At the time the proposed FIP was released, five states had said they would not submit a SIP to the EPA for compliance with the Clean Power Plan unless certain criteria were met in the final rule. These states – Indiana, Oklahoma, Louisiana, Wisconsin, and Mississippi – argue the Clean Power Plan is unlikely to survive legal challenge. Each of these states currently has a Republican governor.

Spokesmen from the governors’ offices of Wisconsin and Indiana told GHG Monitor this week that staffers are examining the final rule in detail before the states make a final decision about the submission of a SIP. Initial comments by these governors, however, indicate displeasure with the final rule.

“Clearly Wisconsin’s extensive, constructive comments to the EPA have fallen on deaf ears in Washington,” Wisconsin Governor, and presidential hopeful, Scott Walker (R) said in a statement released by his office.

Indiana Governor Michael Pence (R) echoed comments he made in a June 24 letter to EPA Administrator Gina McCarthy.  “If the final rule is not significantly improved, then Hoosiers can be assured that on behalf of families, businesses and other ratepayers, Indiana will not comply. Indiana will also continue to vigorously challenge the legality of this rule in the federal courts. Far too much is at stake for jobs and the economy in Indiana for us to do anything less,” Pence said in a statement released by his office.

Senate Majority Leader Mitch McConnell (R-Ky.) launched his “Just Say No” campaign against the Clean Power Plan in March, calling on states to refuse to submit SIPs.

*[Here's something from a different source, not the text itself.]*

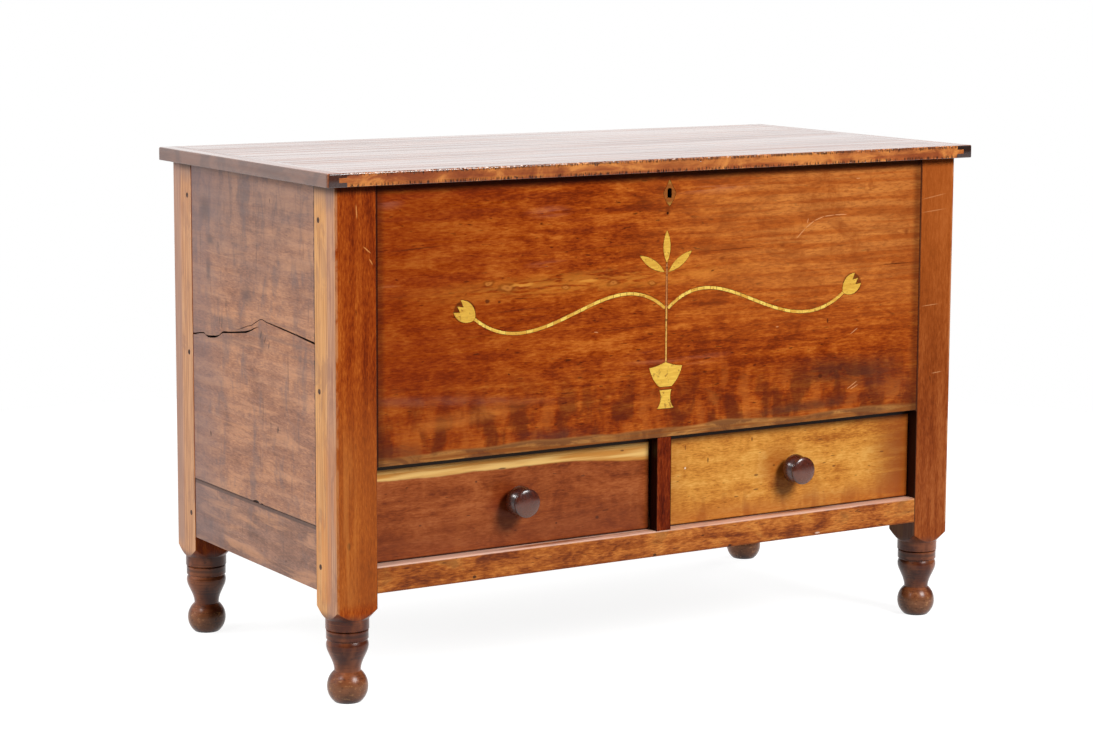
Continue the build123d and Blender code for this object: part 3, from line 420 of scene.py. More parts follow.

Much of McConnell’s argument focuses on the proposed rule’s best system of emission reduction (BSER), which consisted of four “building blocks,” only one of which would be federally enforceable, according to the senator. “By requiring states to submit a plan aimed at achieving a lower emissions target based upon four so-called ‘building blocks’ — (1) improved power plant efficiencies, (2) switching electricity generation sources, (3) building new generation and transmission, and (4) reducing demand — the EPA is overreaching, as its authority under the Clean Air Act extends only to the first building block related to source specific energy efficiency upgrades. In other words, the EPA is attempting to compel states to do more themselves than what the agency would be authorized to do on its own, as many states have noted in their comments in response to the rule,” he wrote in a March 17 letter to the nation’s governors.

However, the EPA dropped the fourth building block in the final rule and developed a market-based proposed FIP, contrary to McConnell’s assumption that the FIP could rely only on the first building block. The FIP instead would put in place a rate- or mass- based trading program.

Local Politics May Drive Opposition to Plan

State’s decisions not to comply, however, might have more to do with local politics and less to do with McConnell, Ann Weeks, senior counsel with the Clean Air Task Force, told GHG Monitor this week. “States who are basically the ‘just say no’ states are perhaps just going to say no and let the federal plan do the job and that way the local politicians don’t have to be the ones who are in the crosshairs,” she said. “It’s always easier to let the federal government take the flack, and I think congress understood that when it wrote the Clean Air Act.”